--- WORK TO DO ---
Every line in the listing below from the one with "Reconstruct the object" through the one with "# surface that" is to be reproduced exactly, both ends included; leave out the rest.

--- DATASET EXCERPTS ---
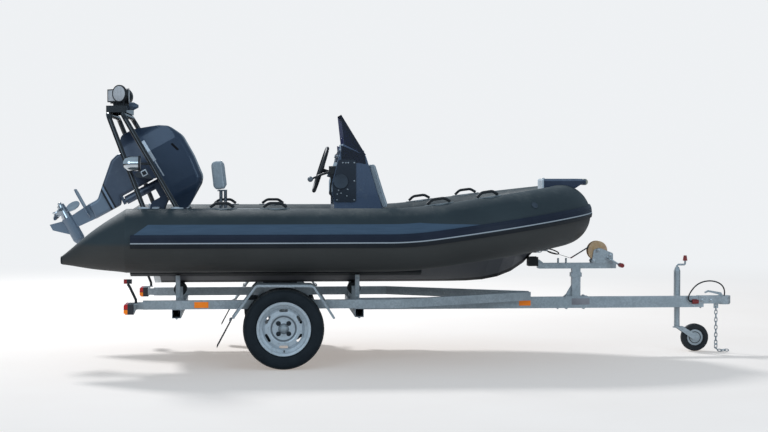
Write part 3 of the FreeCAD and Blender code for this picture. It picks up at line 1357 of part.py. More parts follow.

---

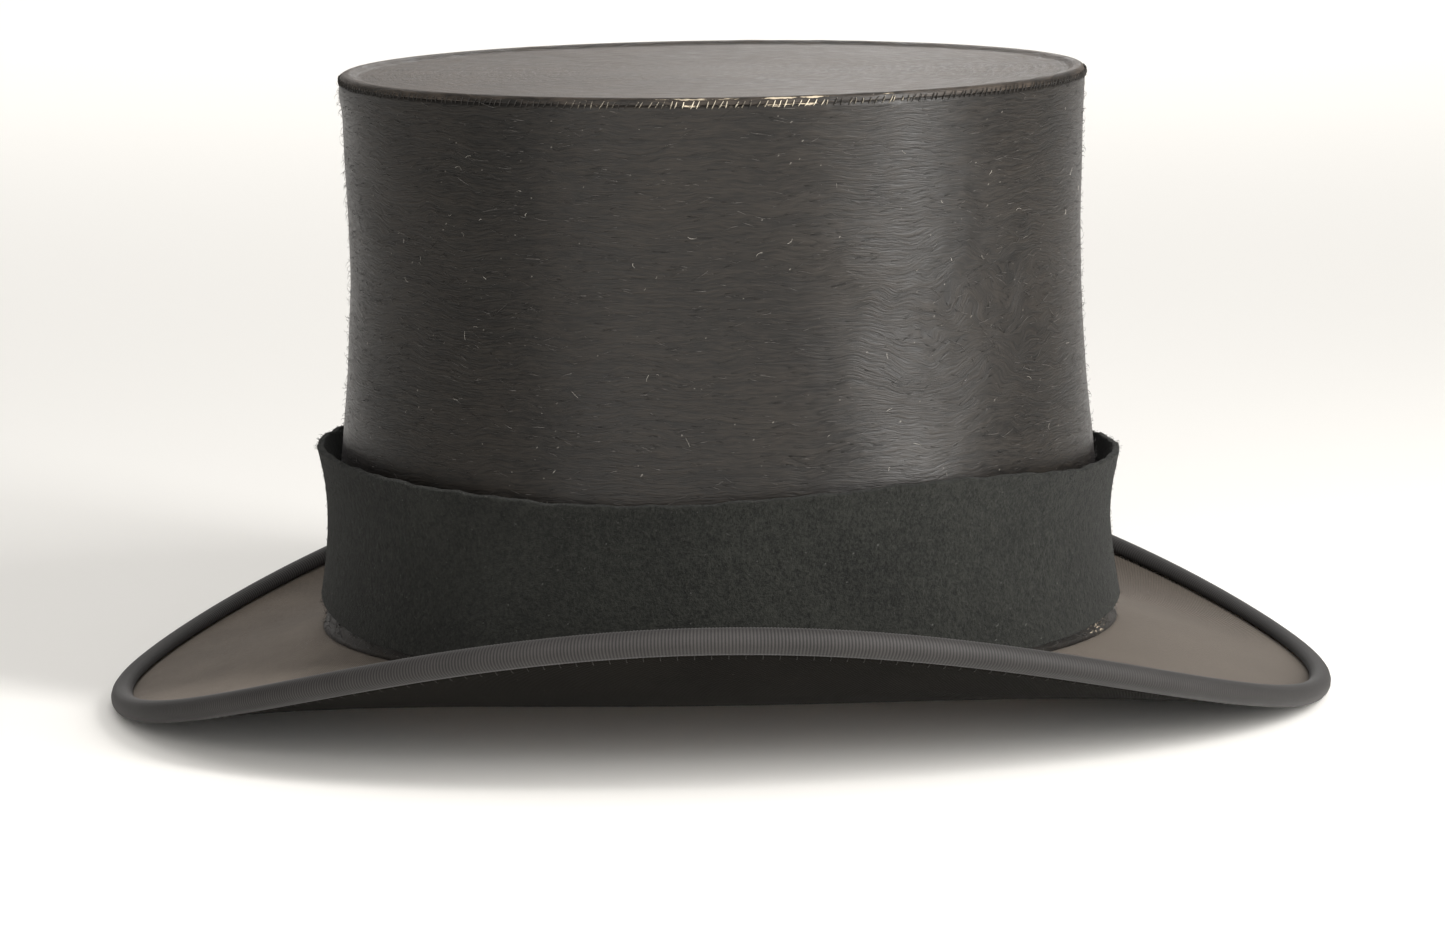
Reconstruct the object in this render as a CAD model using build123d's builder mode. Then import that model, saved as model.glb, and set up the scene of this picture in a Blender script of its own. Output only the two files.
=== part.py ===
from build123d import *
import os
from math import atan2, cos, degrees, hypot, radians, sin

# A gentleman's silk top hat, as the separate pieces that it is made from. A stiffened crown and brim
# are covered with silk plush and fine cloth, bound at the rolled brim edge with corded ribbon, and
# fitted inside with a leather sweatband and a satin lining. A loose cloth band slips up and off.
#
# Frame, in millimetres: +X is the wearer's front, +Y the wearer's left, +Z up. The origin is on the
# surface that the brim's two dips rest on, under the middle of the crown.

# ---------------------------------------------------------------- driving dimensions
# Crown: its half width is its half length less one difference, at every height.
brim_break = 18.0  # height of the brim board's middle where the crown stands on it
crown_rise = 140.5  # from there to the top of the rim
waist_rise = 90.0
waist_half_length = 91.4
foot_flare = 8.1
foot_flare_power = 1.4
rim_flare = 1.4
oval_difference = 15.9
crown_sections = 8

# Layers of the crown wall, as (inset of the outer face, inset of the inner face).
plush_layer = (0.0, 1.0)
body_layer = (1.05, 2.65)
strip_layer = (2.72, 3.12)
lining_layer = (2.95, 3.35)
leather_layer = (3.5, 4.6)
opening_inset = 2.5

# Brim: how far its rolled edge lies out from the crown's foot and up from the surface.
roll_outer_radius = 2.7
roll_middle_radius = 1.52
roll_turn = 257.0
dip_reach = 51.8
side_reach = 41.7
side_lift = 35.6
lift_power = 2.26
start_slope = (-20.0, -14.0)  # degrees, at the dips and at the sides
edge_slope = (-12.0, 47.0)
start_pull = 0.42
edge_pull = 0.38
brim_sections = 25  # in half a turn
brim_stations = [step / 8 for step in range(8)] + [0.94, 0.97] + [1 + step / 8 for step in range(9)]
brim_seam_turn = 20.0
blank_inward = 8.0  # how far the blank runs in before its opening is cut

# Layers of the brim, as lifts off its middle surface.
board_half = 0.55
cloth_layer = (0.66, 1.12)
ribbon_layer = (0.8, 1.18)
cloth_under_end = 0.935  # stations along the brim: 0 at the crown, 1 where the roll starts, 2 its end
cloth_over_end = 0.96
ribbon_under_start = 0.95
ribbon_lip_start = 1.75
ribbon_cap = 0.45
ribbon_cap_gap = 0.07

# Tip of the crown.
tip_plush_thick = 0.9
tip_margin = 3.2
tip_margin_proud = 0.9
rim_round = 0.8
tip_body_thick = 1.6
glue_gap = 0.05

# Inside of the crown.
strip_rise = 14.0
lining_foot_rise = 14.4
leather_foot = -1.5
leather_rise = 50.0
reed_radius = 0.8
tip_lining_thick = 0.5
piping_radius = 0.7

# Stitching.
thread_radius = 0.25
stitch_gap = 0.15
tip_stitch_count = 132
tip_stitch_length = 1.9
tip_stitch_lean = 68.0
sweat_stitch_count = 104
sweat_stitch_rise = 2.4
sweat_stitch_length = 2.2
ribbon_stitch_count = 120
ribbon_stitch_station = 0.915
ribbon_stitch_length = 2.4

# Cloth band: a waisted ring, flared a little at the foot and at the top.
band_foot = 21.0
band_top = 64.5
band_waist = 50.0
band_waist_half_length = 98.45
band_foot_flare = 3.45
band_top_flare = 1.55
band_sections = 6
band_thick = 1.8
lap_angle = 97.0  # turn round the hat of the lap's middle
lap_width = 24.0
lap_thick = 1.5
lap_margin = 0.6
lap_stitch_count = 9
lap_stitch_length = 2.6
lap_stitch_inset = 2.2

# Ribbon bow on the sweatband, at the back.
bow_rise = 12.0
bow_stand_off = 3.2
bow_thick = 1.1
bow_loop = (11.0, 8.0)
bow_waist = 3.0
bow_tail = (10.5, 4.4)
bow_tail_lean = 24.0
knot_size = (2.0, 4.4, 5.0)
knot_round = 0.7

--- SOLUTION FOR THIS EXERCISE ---
Reconstruct the object in this render as a CAD model using build123d's builder mode. Then import that model, saved as model.glb, and set up the scene of this picture in a Blender script of its own. Output only the two files.
=== part.py ===
from build123d import *
import os
from math import atan2, cos, degrees, hypot, radians, sin

# A gentleman's silk top hat, as the separate pieces that it is made from. A stiffened crown and brim
# are covered with silk plush and fine cloth, bound at the rolled brim edge with corded ribbon, and
# fitted inside with a leather sweatband and a satin lining. A loose cloth band slips up and off.
#
# Frame, in millimetres: +X is the wearer's front, +Y the wearer's left, +Z up. The origin is on the
# surface that the brim's two dips rest on, under the middle of the crown.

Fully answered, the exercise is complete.